A thin transparent film of mylar protects the mercury from wind. The reflected light passes through a sophisticated multi-lens optical corrector that produces sharp images over a wide field of view. A large-format electronic camera located at the focus records the images.

Prof. Paul Hickson (University of British Columbia, Canada), an expert on liquid mirror technology, said: “The rotation of the earth causes the images to drift across the camera, but this motion is compensated electronically by the camera.”

The telescope will capture even sensitive to faint and diffuse objects, he added.

Prof. Dipankar Banerjee, Director, ARIES said that Devasthal Observatory now hosts two four-meter class telescopes – the liquid mirror telescope and the Devasthal Optical Telescope (DOT).
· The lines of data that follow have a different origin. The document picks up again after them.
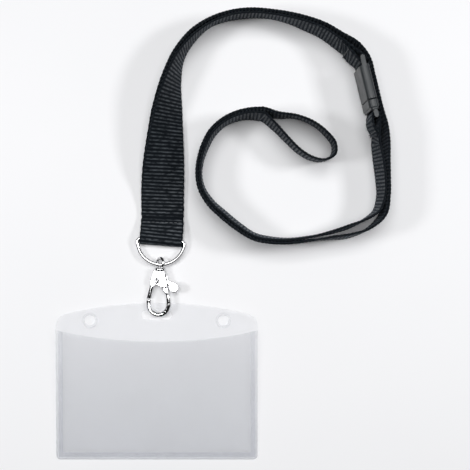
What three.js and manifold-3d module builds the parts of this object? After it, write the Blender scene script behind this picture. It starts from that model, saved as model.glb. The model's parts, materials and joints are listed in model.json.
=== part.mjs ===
// A neck lanyard for a badge: one black webbing strap doubled back through a D-ring, a breakaway buckle, a
// swivel trigger clasp and a soft clear badge holder, lying on a table. Millimetres, +Z up.
import * as THREE from "three";
import { mergeGeometries, mergeVertices } from "three/addons/utils/BufferGeometryUtils.js";
import Module from "manifold-3d";

const wasm = await Module();
wasm.setup();

// ---- Driving dimensions ----
const WEBBING = { width: 19.8, thickness: 1.2 };
const AXIS_HEIGHT = 2.7; // height above the table of the D-ring, swivel, clasp and holder strip
const FOLD_RADIUS = 2.1; // centre of the webbing round the D-ring bar
const SEAM = { height: 0.25, width: 0.4, lift: 0.2, half: 9, aboveRing: 10.4 };

const D_RING = { x: -0.4, y: 1.9, turn: -4.5, wire: 0.75, arc: 10.9, barAboveCentre: 0.4 };
const EYE = { radius: 2.3, wire: 0.65, roll: 40, y: -0.72 };
const SWIVEL = { flange: 2.7, stem: 0.9, head: 1.3, flangeTop: -3.1, headEnd: -6.8 };
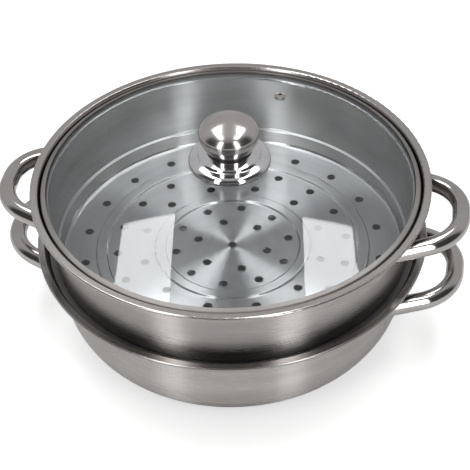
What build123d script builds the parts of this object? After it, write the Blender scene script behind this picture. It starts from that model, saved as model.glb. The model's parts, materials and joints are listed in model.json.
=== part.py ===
from build123d import *

import math
import os

# Two-tier steamer pot: a cooking pot, a perforated steamer that nests in its mouth, and a glass lid.
# Millimetres, +Z up. The origin is the middle of the base, on the surface that the pot stands on.
# The pot's handles lie on the X axis.

# Sheet and fits
sheet = 0.6
seat_gap = 0.3
close_fit = 0.05
overrun = 2.0

# Mouth, pressed alike in the pot and in the steamer, so that the lid fits both
rim_radius = 145.0
rim_width = 5.3
rim_height = 2.4
hem_return = 3.8
hem_corner = 1.0
lip_run = 2.3
ledge_drop = 6.4
ledge_angle = 17.0
ledge_corner = 1.4
ledge_toe = 1.2

# Pot
pot_ledge_width = 6.9
pot_height = 84.0
pot_corner = 46.0

# Capsule base under the pot
base_inset = 2.5
base_core_height = 3.4
base_cap_sheet = 0.6
base_cap_corner = 1.6

# Steamer
steamer_ledge_width = 5.4
steamer_shoulder_drop = 55.3
steamer_foot_clearance = 0.7
steamer_floor_drop = 68.3
steamer_shoulder_corner = 0.9
steamer_floor_corner = 3.5
steamer_turn = 2.5

# Pressed ribs and steam holes of the steamer's floor, as shares of the floor's radius
rib_height = 1.5
rib_slope = 1.6
rib_corner = 0.9
rib_shares = [(0.389, 0.463), (0.731, 0.806)]
hole_diameter = 6.6
hole_line_angle = 55.7
hole_ring_shares = [(0.209, 6), (0.334, 10), (0.527, 12), (0.673, 18), (0.867, 20)]

# Handles: bent tube loops, whose ends sit on brackets
tube_diameter = 13.0
tube_wall = 0.8
handle_overhang = 22.5
handle_root_half = 41.0
handle_tip_half = 27.0
handle_bend = 34.0
handle_root_drop = 22.5
handle_rise = 4.5

# Brackets that hold the tube ends, and the spot welds that hold the brackets
bracket_width = 20.0
bracket_height = 14.0
bracket_sheet = 1.2
bracket_corner = 2.0
plug_length = 9.0
weld_radius = 2.2
weld_depth = 0.25
weld_spacing = 8.0

# Glass of the lid
glass_edge_inset = 0.4
glass_thickness = 3.6
glass_rise = 17.95
glass_edge_round = 0.8
knob_hole_radius = 3.6

# Hoop that is rolled round the edge of the glass
hoop_sheet = 0.5
hoop_lip = 3.4
hoop_corner = 0.5

# Steam vent in the glass
vent_inset = 39.3
vent_angle = 77.7
vent_flange_radius = 4.9
vent_flange_height = 0.9
vent_barrel_radius = 3.1
vent_bore_radius = 1.7
vent_curl_radius = 4.2
vent_curl_height = 0.8

# Knob: a hollow ball of two pressed halves on a bell-shaped skirt
ball_radius = 21.6
ball_crown = 11.0
ball_crown_turn = 20.0
ball_shoulder_turn = 60.0
ball_edge_radius = 6.3
ball_depth = 12.0
ball_foot_inset = 5.1
ball_sheet = 0.6
bell_radius = 29.6
bell_height = 9.1
bell_sheet = 0.8
bell_edge_height = 3.4
bell_brim_width = 6.6
bell_brim_rise = 1.6
bell_step_width = 1.0
bell_step_rise = 1.6
bell_corners = [3.6, 0.8, 1.2, 1.5]
spacer_inset = 0.5
spacer_height = 2.75
gasket_width = 2.0
gasket_height = 0.6
insert_radius = 6.0
insert_height = 14.0
insert_flange_radius = 9.0
insert_flange_height = 1.4

# Screw, washers and seal under the glass
screw_radius = 2.5
screw_head_radius = 4.8
screw_head_height = 2.8
screw_slot_width = 1.0
screw_slot_depth = 1.3
screw_bite = 10.0
under_gasket_radius = 9.0
under_gasket_height = 1.5
under_washer_radius = 8.0
under_washer_height = 1.0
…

Both are the largest aperture telescopes available in the country.

Prof. Banerjee is also enthusiastic about the application of Big Data and Artificial Intelligence/Machine Learning (AI/ML) algorithms that will be implemented for classifying the objects observed with the ILMT.

He stated, “I am hopeful that this project will attract and motivate several young minds from scientific and engineering backgrounds to take up challenging problems.”

“The wealth of data generated with the liquid mirror telescope will be exemplary. In future, several young researchers will be working on different science programs utilizing its data,” said Dr. Kuntal Misra, who is the Project Investigator.

“When regular science operations begin later this year, the telescope will produce about 10 GB of data every night, which will be quickly analyzed to reveal variable and transient stellar sources,” said Dr. Brajesh Kumar, Project Scientist at ARIES.

The 3.6 metre DOT, with the availability of sophisticated back-end instruments, will allow rapid follow-up observations of the newly-detected transient sources.

“The data collected will be ideally suited to perform a deep photometric and astrometric variability survey over a period of typically five years,” said Project Director Prof. Jean Surdej (University of Liège, Belgium and University of Poznan, Poland).